Felix Morrow

New Hearings in Ludlow Referendum

War Mongers Align Forces to Scotch Congress Discussion

(May 1939)


From Socialist Appeal, Vol. III No. 33, 16 May 1939, p. 2.
Transcribed & marked up by Einde O’Callaghan for the Marxists’ Internet Archive.


Hearings on the Ludlow war referendum amendment to the Constitution were opened Wednesday by a subcommittee of the Senate judiciary committee.

After the first day’s session. it is already clear that the hearings will be no substitute for the full debate in Congress which has been demanded for two years by labor and liberal groups, but which President Roosevelt and the Democratic and Republican leaders of Congress have thus far succeeded in preventing.

The subcommittee in charge of the hearings is hostile to the amendment; Chairman Hatch and Senator Miller being recorded in opposition, while the remaining subcommitteeman, Borah, is on the fence.
 

“Not Fit to Print”

The first day’s hearings received little coverage in the press. The New York Times made it the tail to another story, the Herald Tribune ignored it altogether as did the Daily Worker, and these were typical.

The present text of the proposed amendment itself embodies a new series of concessions to the warmakers. It now reads:

“Except in case of attack by armed forces, actual or immediately threatened, upon the United States or its territorial possessions, or by any non-American nation against any country in the Western Hemisphere, the people shall have the sole power by national referendum to declare war or to engage in warfare overseas. Congress, when it deems a national crisis to exist in conformance with this article, shall by concurrent resolution refer the question to the people.

“Congress shall by law provide for the enforcement of this section.”
 

Still Anti-War Symbol

The scope, actual and capable of construction, of the exceptions given Congress under which the people need not be consulted, are sufficient for almost any conceivable situation.

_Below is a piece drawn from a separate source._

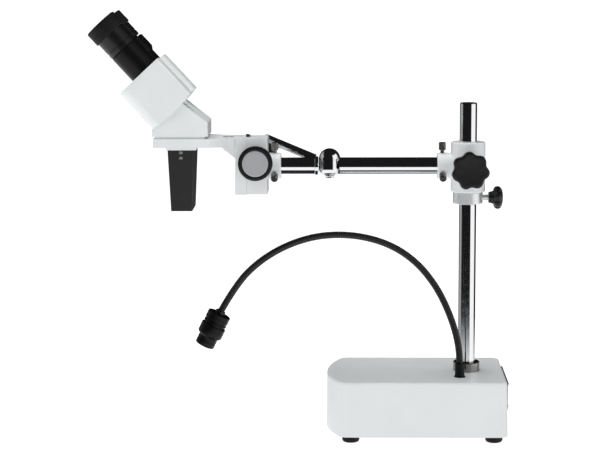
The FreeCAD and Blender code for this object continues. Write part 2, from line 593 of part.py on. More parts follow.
def pinion():
    """Spur pinion about its own Y axis, with one tooth gap facing the rack."""
    root, tip = PITCH_RADIUS - 1.25 * GEAR_MODULE, PITCH_RADIUS + GEAR_MODULE
    base = PITCH_RADIUS * math.cos(PRESSURE)
    half_tooth = (math.pi * GEAR_MODULE / 2 - BACKLASH) / 2 / PITCH_RADIUS
    outline = []
    for i in range(PINION_TEETH):
        centre = math.pi + (i + 0.5) * 2 * math.pi / PINION_TEETH
        flank = [(root, half_tooth + involute(PITCH_RADIUS))]
        for step in range(5):
            r = base + (tip - base) * step / 4
            flank.append((r, half_tooth + involute(PITCH_RADIUS) - involute(r)))
        outline += [(r, centre - a) for r, a in flank]
        outline += [(r, centre + a) for r, a in reversed(flank)]
    points = [V(r * math.cos(a), -PINION_HALF_WIDTH, r * math.sin(a)) for r, a in outline]
    solid = Part.Face(Part.makePolygon(points + points[:1])).extrude(V(0, 2 * PINION_HALF_WIDTH, 0))
    solid.translate(V(FOCUS_X, 0, FOCUS_Z))
    return solid


def rack():
    """Straight rack with a tooth centred on the pinion's height."""
    pitch = math.pi * GEAR_MODULE
    tip_x, root_x = RACK_PITCH_X + GEAR_MODULE, RACK_PITCH_X - 1.25 * GEAR_MODULE
    back_x = RACK_PITCH_X - 4.5
    half_tip = pitch / 4 - GEAR_MODULE * math.tan(PRESSURE) - BACKLASH / 2
    half_root = pitch / 4 + 1.25 * GEAR_MODULE * math.tan(PRESSURE) - BACKLASH / 2
    teeth = 21
    low = FOCUS_Z - (teeth // 2) * pitch
    points = [(back_x, low - pitch / 2)]
    for i in range(teeth):
        z = low + i * pitch
        points += [(root_x, z - half_root), (tip_x, z - half_tip)]
        points += [(tip_x, z + half_tip), (root_x, z + half_root)]
    points = points[:1] + [(root_x, low - pitch / 2)] + points[1:]
    top = low + (teeth - 1) * pitch + pitch / 2
    points += [(root_x, top), (back_x, top)]
    return side_profile(points, -PINION_HALF_WIDTH, PINION_HALF_WIDTH)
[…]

But even in this form, the proposed amendment has become a symbol of anti-war sentiment and hence an object of hostility and suppression by the Roosevelt administration.

Why this is so was indirectly stated by Senator LaFollette, who was the first witness at the hearings.

War Plans Implied

“The present Administration should favor this proposal, because it could only restrain a President who is committed to possible participation in foreign war, as Mr. Roosevelt has repeatedly said he is not,” said LaFollette.

“Any one who raises the issue that this proposal will weaken or strengthen any group in Europe must do so upon the ground that we are to implement our foreign policy by active military support with an expeditionary force on foreign soil.

“To take this position is to challenge the good faith of every statement which has been made, so far as I know, by any responsible person speaking for the Administration. In short, it cannot be claimed that this measure affects in any way the struggle for power abroad, unless it is at the same time admitted that military measures on foreign soil are in contemplation.”
 

In Plain English

In other words – since the Senator from Wisconsin is too polite to utter them – the Roosevelt administration’s opposition to the amendment flows from Roosevelt’s plans to wage a war of conquest on foreign soil.

When the measure came up for vote in the House of Representatives on January 10, 1938 – not for passage but for whether or not it would be brought on the floor for debate! – Roosevelt himself took charge of mobilizing a majority against opening debate. He secured it, but only by eleven votes, and thanks to the war-hysteria created by the sinking of the American gunboat Panay in the Yangtze.

All attempts to secure public discussion in Congress since then have been crushed by the Democratic-Republican united front on foreign policy.